**TASK INSTRUCTIONS**: The listing must be reproduced in full, exactly as it stands.

**RAW DATA**:
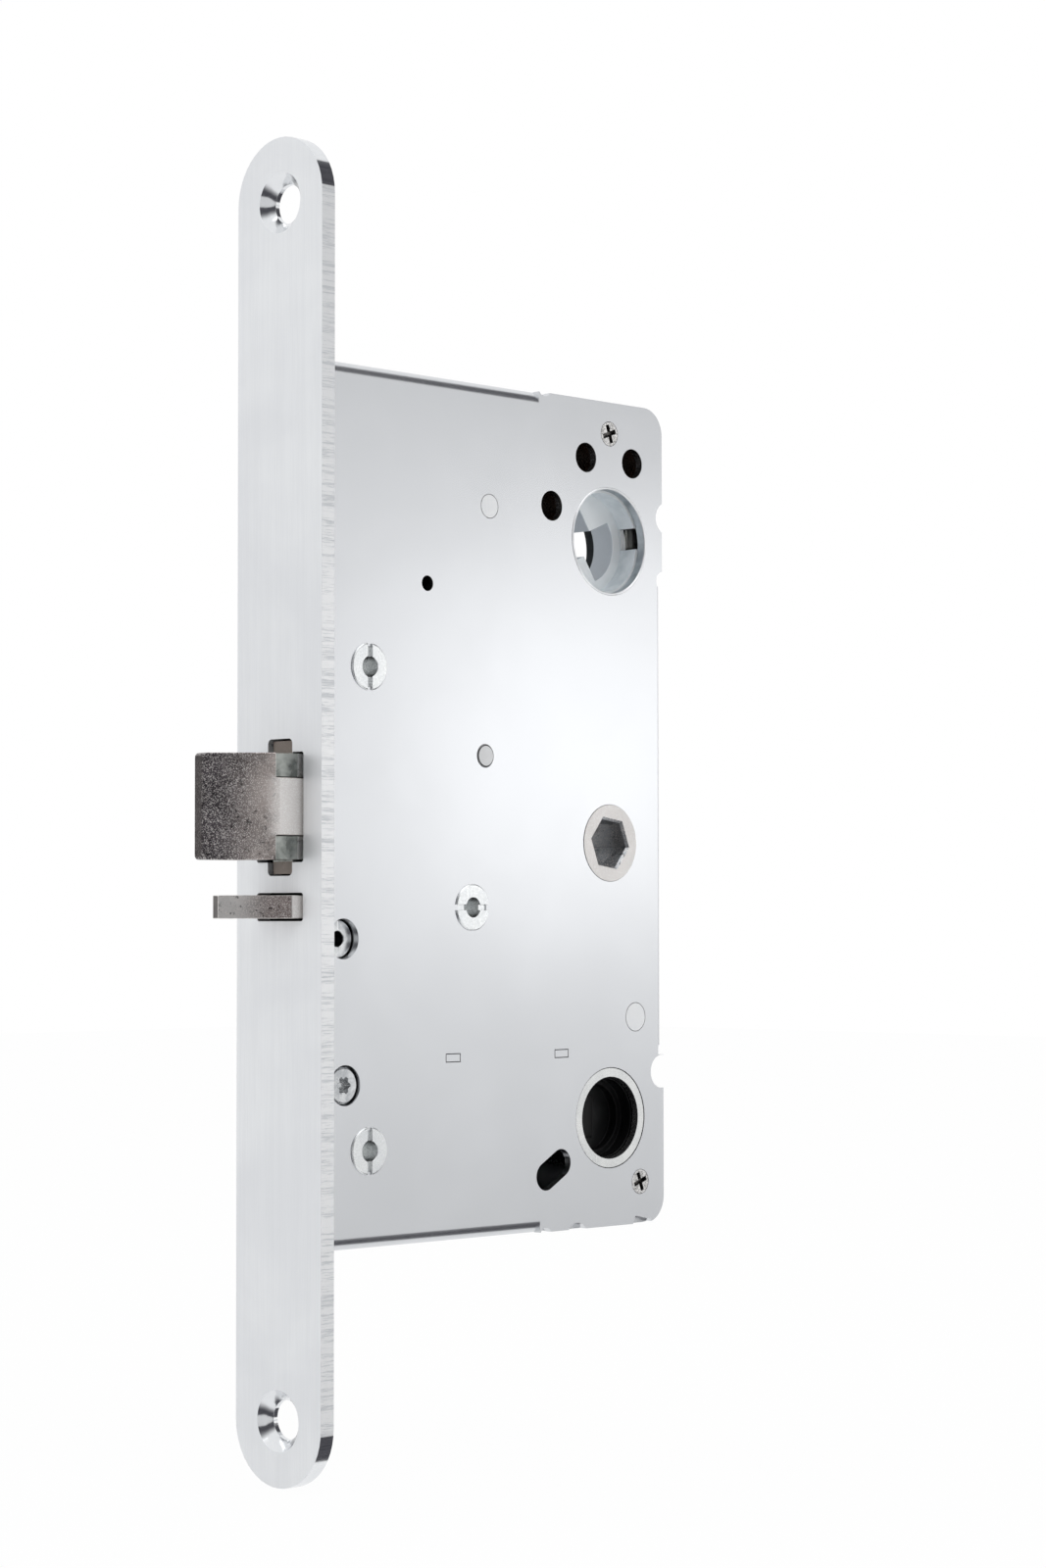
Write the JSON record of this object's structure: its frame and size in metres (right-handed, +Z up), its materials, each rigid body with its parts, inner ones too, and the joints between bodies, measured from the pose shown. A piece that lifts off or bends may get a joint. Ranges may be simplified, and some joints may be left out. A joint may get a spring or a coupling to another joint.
{
  "type": "panic mortise lock",
  "caption": "Mortise lock case with a round-ended forend, bevelled latch, small trigger bolt, hexagon follower, round cylinder hole and lower locking hub",
  "frame": {"origin": "Centre of the forend's front face, midway between its two screw holes", "axes": "X runs into the door from the forend, Y across the door with the cover on the -Y side, Z up"},
  "size_m": [0.1062, 0.022, 0.235],
  "materials": {
    "forend_steel": "plated, fine upright grain",
    "zinc_plate": "bright zinc plated sheet",
    "nickel_rings": "bright, smooth",
    "post_steel": "bright zinc plated, turned",
    "screw_steel": "bright plated",
    "sintered_steel": "sintered, speckled, faint sheen",
    "yoke_steel": "smooth, greenish grey",
    "inner_steel": "plain punched steel",
    "die_casting": "zinc die-casting, mottled",
    "spring_steel": "drawn wire",
    "black_plastic": "moulded, slight sheen"
  },
  "bodies": {
    "casing": {"forend": "forend_steel", "forend_bracket": "inner_steel", "forend_bush": "screw_steel", "forend_screw": "screw_steel", "case_pan": "zinc_plate", "cover_plate": "zinc_plate", "upper_post": "post_steel", "middle_post": "post_steel", "lower_post": "post_steel", "cover_screws": "screw_steel", "screw_posts": "inner_steel", "fixing_sleeves": "black_plastic", "case_rivets": "zinc_plate", "lever_pin": "zinc_plate", "guide_shelf": "zinc_plate", "slide_guides": "inner_steel", "upper_collar": "nickel_rings", "upper_collar_far": "nickel_rings", "detent_wire": "spring_steel", "lower_ring": "nickel_rings", "lower_ring_far": "nickel_rings", "latch_spring": "spring_steel", "trigger_spring": "spring_steel", "lever_spring": "spring_steel", "follower_spring": "spring_steel"},
    "latch": {"latch_head": "sintered_steel", "latch_yoke": "yoke_steel", "latch_tail": "inner_steel", "head_pin": "inner_steel", "tail_pin": "inner_steel"},
    "trigger": {"trigger_bolt": "sintered_steel"},
    "lever": {"blocking_lever": "inner_steel"},
    "follower": {"follower": "sintered_steel"},
    "drum": {"key_drum": "die_casting"},
    "key": {"key_slide": "inner_steel"},
    "hub": {"lock_hub": "black_plastic"},
    "lock": {"lock_slide": "inner_steel"}
  },
  "joints": [
    {"name": "follower_turn", "type": "hinge", "parent": "casing", "child": "follower", "pos_m": [0.0765, 0, -0.0051], "axis": [0, 1, 0], "range_deg": [0, 45.05], "deforming": ["follower_spring"]},
    {"name": "latch_slide", "type": "slide", "parent": "casing", "child": "latch", "axis": [1, 0, 0], "range_m": [0, 0.0143], "stiffness_N_per_m": 150, "springref_m": -0.015, "deforming": ["latch_spring"]},
    {"name": "trigger_slide", "type": "slide", "parent": "casing", "child": "trigger", "axis": [1, 0, 0], "range_m": [0, 0.01], "stiffness_N_per_m": 120, "springref_m": -0.01, "deforming": ["trigger_spring"]},
    {"name": "lever_swing", "type": "hinge", "parent": "casing", "child": "lever", "pos_m": [0.0433, 0, 0.0102], "axis": [0, -1, 0], "range_deg": [0, 26.51]},
    {"name": "drum_turn", "type": "hinge", "parent": "casing", "child": "drum", "pos_m": [0.0765, 0, 0.0519], "axis": [0, -1, 0], "range_deg": [0, 40]},
    {"name": "key_slide_travel", "type": "slide", "parent": "casing", "child": "key", "axis": [1, 0, 0], "range_m": [0, 0.00918]},
    {"name": "hub_turn", "type": "hinge", "parent": "casing", "child": "hub", "pos_m": [0.0765, 0, -0.05665], "axis": [0, -1, 0], "range_deg": [0, 45.05]},
    {"name": "lock_slide_travel", "type": "slide", "parent": "casing", "child": "lock", "axis": [-1, 0, 0], "range_m": [0, 0.00842]}
  ],
  "couplings": [
    {"joint": "follower_turn", "follows": "latch_slide", "rad_per_m": 54.923},
    {"joint": "lever_swing", "follows": "trigger_slide", "rad_per_m": 46.251},
    {"joint": "key_slide_travel", "follows": "drum_turn", "m_per_rad": 0.01313},
    {"joint": "hub_turn", "follows": "lock_slide_travel", "rad_per_m": 93.288}
  ]
}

**RESULT BELOW**:
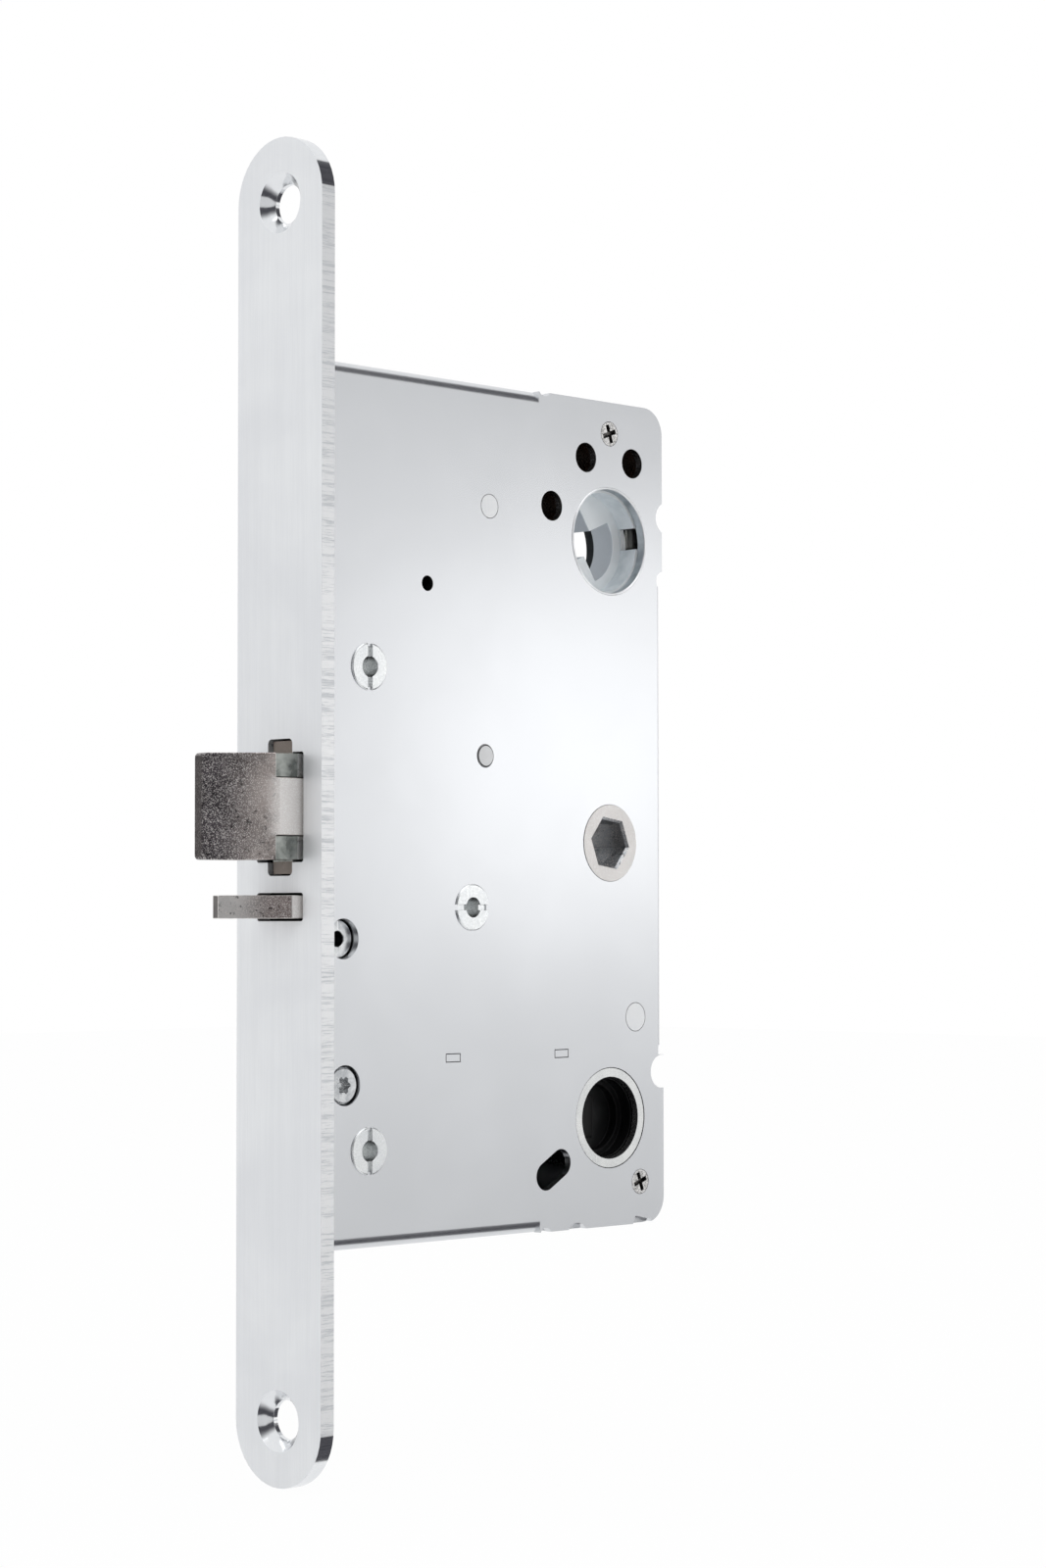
Write the JSON record of this object's structure: its frame and size in metres (right-handed, +Z up), its materials, each rigid body with its parts, inner ones too, and the joints between bodies, measured from the pose shown. A piece that lifts off or bends may get a joint. Ranges may be simplified, and some joints may be left out. A joint may get a spring or a coupling to another joint.
{
  "type": "panic mortise lock",
  "caption": "Mortise lock case with a round-ended forend, bevelled latch, small trigger bolt, hexagon follower, round cylinder hole and lower locking hub",
  "frame": {"origin": "Centre of the forend's front face, midway between its two screw holes", "axes": "X runs into the door from the forend, Y across the door with the cover on the -Y side, Z up"},
  "size_m": [0.1062, 0.022, 0.235],
  "materials": {
    "forend_steel": "plated, fine upright grain",
    "zinc_plate": "bright zinc plated sheet",
    "nickel_rings": "bright, smooth",
    "post_steel": "bright zinc plated, turned",
    "screw_steel": "bright plated",
    "sintered_steel": "sintered, speckled, faint sheen",
    "yoke_steel": "smooth, greenish grey",
    "inner_steel": "plain punched steel",
    "die_casting": "zinc die-casting, mottled",
    "spring_steel": "drawn wire",
    "black_plastic": "moulded, slight sheen"
  },
  "bodies": {
    "casing": {"forend": "forend_steel", "forend_bracket": "inner_steel", "forend_bush": "screw_steel", "forend_screw": "screw_steel", "case_pan": "zinc_plate", "cover_plate": "zinc_plate", "upper_post": "post_steel", "middle_post": "post_steel", "lower_post": "post_steel", "cover_screws": "screw_steel", "screw_posts": "inner_steel", "fixing_sleeves": "black_plastic", "case_rivets": "zinc_plate", "lever_pin": "zinc_plate", "guide_shelf": "zinc_plate", "slide_guides": "inner_steel", "upper_collar": "nickel_rings", "upper_collar_far": "nickel_rings", "detent_wire": "spring_steel", "lower_ring": "nickel_rings", "lower_ring_far": "nickel_rings", "latch_spring": "spring_steel", "trigger_spring": "spring_steel", "lever_spring": "spring_steel", "follower_spring": "spring_steel"},
    "latch": {"latch_head": "sintered_steel", "latch_yoke": "yoke_steel", "latch_tail": "inner_steel", "head_pin": "inner_steel", "tail_pin": "inner_steel"},
    "trigger": {"trigger_bolt": "sintered_steel"},
    "lever": {"blocking_lever": "inner_steel"},
    "follower": {"follower": "sintered_steel"},
    "drum": {"key_drum": "die_casting"},
    "key": {"key_slide": "inner_steel"},
    "hub": {"lock_hub": "black_plastic"},
    "lock": {"lock_slide": "inner_steel"}
  },
  "joints": [
    {"name": "follower_turn", "type": "hinge", "parent": "casing", "child": "follower", "pos_m": [0.0765, 0, -0.0051], "axis": [0, 1, 0], "range_deg": [0, 45.05], "deforming": ["follower_spring"]},
    {"name": "latch_slide", "type": "slide", "parent": "casing", "child": "latch", "axis": [1, 0, 0], "range_m": [0, 0.0143], "stiffness_N_per_m": 150, "springref_m": -0.015, "deforming": ["latch_spring"]},
    {"name": "trigger_slide", "type": "slide", "parent": "casing", "child": "trigger", "axis": [1, 0, 0], "range_m": [0, 0.01], "stiffness_N_per_m": 120, "springref_m": -0.01, "deforming": ["trigger_spring"]},
    {"name": "lever_swing", "type": "hinge", "parent": "casing", "child": "lever", "pos_m": [0.0433, 0, 0.0102], "axis": [0, -1, 0], "range_deg": [0, 26.51]},
    {"name": "drum_turn", "type": "hinge", "parent": "casing", "child": "drum", "pos_m": [0.0765, 0, 0.0519], "axis": [0, -1, 0], "range_deg": [0, 40]},
    {"name": "key_slide_travel", "type": "slide", "parent": "casing", "child": "key", "axis": [1, 0, 0], "range_m": [0, 0.00918]},
    {"name": "hub_turn", "type": "hinge", "parent": "casing", "child": "hub", "pos_m": [0.0765, 0, -0.05665], "axis": [0, -1, 0], "range_deg": [0, 45.05]},
    {"name": "lock_slide_travel", "type": "slide", "parent": "casing", "child": "lock", "axis": [-1, 0, 0], "range_m": [0, 0.00842]}
  ],
  "couplings": [
    {"joint": "follower_turn", "follows": "latch_slide", "rad_per_m": 54.923},
    {"joint": "lever_swing", "follows": "trigger_slide", "rad_per_m": 46.251},
    {"joint": "key_slide_travel", "follows": "drum_turn", "m_per_rad": 0.01313},
    {"joint": "hub_turn", "follows": "lock_slide_travel", "rad_per_m": 93.288}
  ]
}